A 25-year-old woman was arrested for allegedly duping several people posing as the executive of either a bank or a credit card company and inducing them with reward points, police said on Monday.
The accused was identified as Surya S alias Jennifer, a resident of sector 8, Dwarka. She has studied till Class 10 and used to work at a call centre in Gurgaon earlier, police said. After losing her job in 2017, she joined a fake call centre which scammed people with fake loans, and ended up becoming a 50 per cent partner in the gig within four months of joining, they said.
In January 2022, Surya went independent and started sending phishing links related to SBI and Axis Bank credit cards to her targets. She made off with more than Rs 25 lakh that year alone. The matter came to light after a resident of Paschim Vihar filed a complaint.
The complainant wrote that on August 18, 2022, he received a call from an unknown number and a female caller introduced herself as an Axis Bank executive and offered to help him redeem some reward points on his Axis Bank credit card which were nearing expiry. The caller also sent him a link. He clicked the link and entered the details asked there and got an OTP, which too he entered, and almost immediately found that Rs 22,341 were deducted from his account.
He realised that he had lost the money to a scam when he called the bank to verify the transaction and was told that the website the link led to was fake.

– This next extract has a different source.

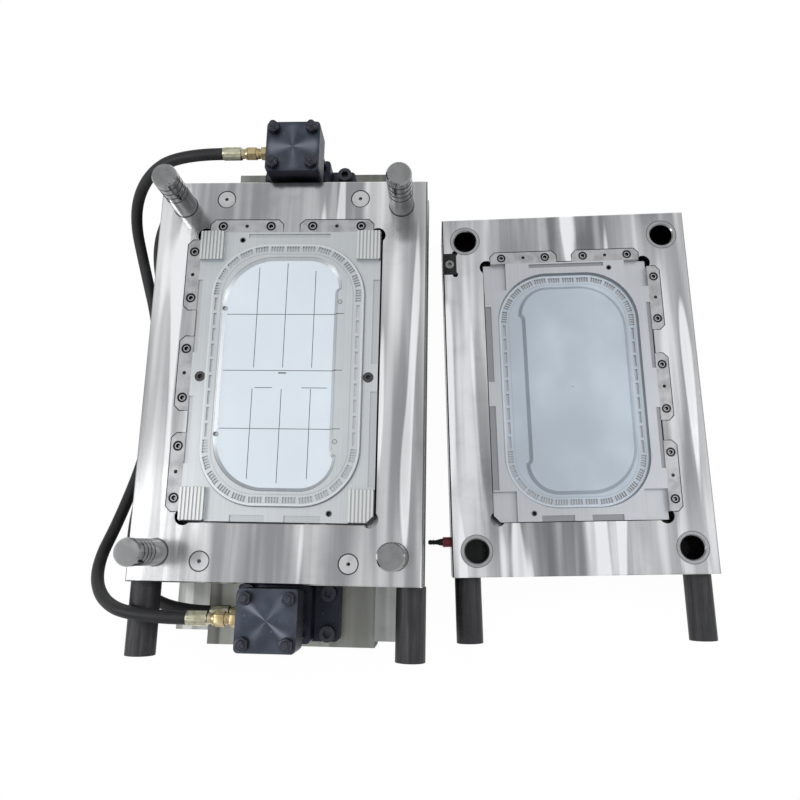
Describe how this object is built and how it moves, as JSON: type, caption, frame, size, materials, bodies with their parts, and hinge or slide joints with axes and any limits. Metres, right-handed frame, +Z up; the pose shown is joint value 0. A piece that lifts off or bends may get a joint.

Deputy Commissioner of Police (Outer) Harendra K Singh said that after they got the complaint, they obtained the Call Detail Records (CDRs) and IMEI of the alleged mobile numbers.
On analysis of CDRs, police zeroed in on a location in Sector 8, Dwarka. They raided the place and arrested the woman from there. "During the probe, she disclosed that she used to send a fake website link created by her to the victims on which the victims are required to fill the complete data of their Credit Cards.
"This data is visible to the accused on the admin panel of the fake website created by her. She used this data of victims' credit cards for unauthorised online transactions," Singh said. An investigation is underway to ascertain the source of fake SIM cards, bank accounts, and online domains on which the fake websites were created, police said.They have also seized smartphones, a few keypad phones, and SIM cards used in commission of crime.